Чем русская хандра отличается от английского сплина и прочей западноевропейской меланхолии? Сегодня в рубрике «Пристрастное чтение Дмитрия Бавильского» речь пойдет о книге Андреаса Шёнле «Архитектура забвения: руины и историческое сознание в России Нового времени».

Андреас Шёнле. Архитектура забвения: руины и историческое сознание в России Нового времени. М.: Новое литературное обозрение, 2018. Авторизованный перевод с английского Андрея Степанова

Впервые одну из глав этой книги профессора русской литературы Колледжа Королевы Мэри Лондонского университета я прочитал в несколько ином варианте в № 89 (№ 3, 2013) журнала «Неприкосновенный запас», вышедшем под общей шапкой «Неисчерпаемое наследие модерна: ностальгия, меланхолия, руина».

В эссе «Раздробленная история и осыпающиеся камни: о романтическом понимании сохранения архитектурного наследия» Андреас Шёнле рассказывал, что любование руинами в России конца XVIII–XIX веков воспринималось безусловным знаком западного влияния: и, если еще конкретнее, влиянием идеологии Просвещения.
Мода на картины Гюстава Робера и приглашение его Екатериной II для работы в Россию — ровно об этом. Но символично, что, несмотря на победу Великой Французской революции, из-за которой искусство Робера резко вышло из моды, художник приехать в Россию отказался. Императрица была этим зело разочарована.
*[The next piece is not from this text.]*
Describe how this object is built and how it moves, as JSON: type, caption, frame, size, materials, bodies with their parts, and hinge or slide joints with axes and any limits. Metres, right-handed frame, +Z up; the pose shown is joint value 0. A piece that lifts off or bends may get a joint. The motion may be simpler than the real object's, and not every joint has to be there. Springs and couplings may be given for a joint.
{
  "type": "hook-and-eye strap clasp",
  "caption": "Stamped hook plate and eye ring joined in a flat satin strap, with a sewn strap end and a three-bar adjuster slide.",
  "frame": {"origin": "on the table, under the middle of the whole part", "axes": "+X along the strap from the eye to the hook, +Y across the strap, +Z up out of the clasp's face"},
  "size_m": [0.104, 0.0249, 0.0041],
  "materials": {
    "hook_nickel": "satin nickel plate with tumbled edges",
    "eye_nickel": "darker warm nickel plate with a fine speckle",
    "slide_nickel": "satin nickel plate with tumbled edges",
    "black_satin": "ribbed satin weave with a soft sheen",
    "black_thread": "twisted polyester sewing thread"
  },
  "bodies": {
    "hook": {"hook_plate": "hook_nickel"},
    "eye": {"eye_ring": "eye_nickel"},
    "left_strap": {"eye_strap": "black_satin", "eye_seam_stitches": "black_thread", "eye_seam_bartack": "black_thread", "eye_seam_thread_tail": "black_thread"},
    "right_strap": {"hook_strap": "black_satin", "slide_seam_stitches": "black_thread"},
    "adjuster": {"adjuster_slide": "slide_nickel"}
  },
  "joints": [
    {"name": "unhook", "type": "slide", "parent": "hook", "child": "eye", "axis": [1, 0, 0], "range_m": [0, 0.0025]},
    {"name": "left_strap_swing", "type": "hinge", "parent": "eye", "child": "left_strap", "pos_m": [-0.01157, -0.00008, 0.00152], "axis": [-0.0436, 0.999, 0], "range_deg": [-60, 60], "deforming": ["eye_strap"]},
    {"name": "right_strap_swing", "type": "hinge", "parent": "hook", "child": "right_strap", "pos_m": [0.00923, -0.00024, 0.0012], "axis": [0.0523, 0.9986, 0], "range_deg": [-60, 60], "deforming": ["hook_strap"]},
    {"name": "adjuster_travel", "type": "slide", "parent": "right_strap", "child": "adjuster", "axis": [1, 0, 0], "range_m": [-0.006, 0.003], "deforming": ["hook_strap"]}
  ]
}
Одни литераторы (Николай Карамзин в «Бедной Лизе») использовали описание развалин для того, чтобы подчеркнуть линию разрыва между «традиционным обществом» допетровской эпохи и наступлением новых времен модерности, зато другие художники (Карл Брюллов в самой знаменитой своей картине) использовали изображение разрушений, дабы лишний раз подчеркнуть непрерывность всемирной истории.

«Последний день Помпеи» манифестировал преемственность европейской культуры и включенность России в общий процесс: «Самое главное заключается в том, что он привносит в Россию Античность, как бы провозглашая свое право наследования ей. Здесь неполное прошлое России становится условием действенности, поскольку освобождает настоящее и позволяет художнику Нового времени присвоить себе классический мир в процессе самоутверждения…».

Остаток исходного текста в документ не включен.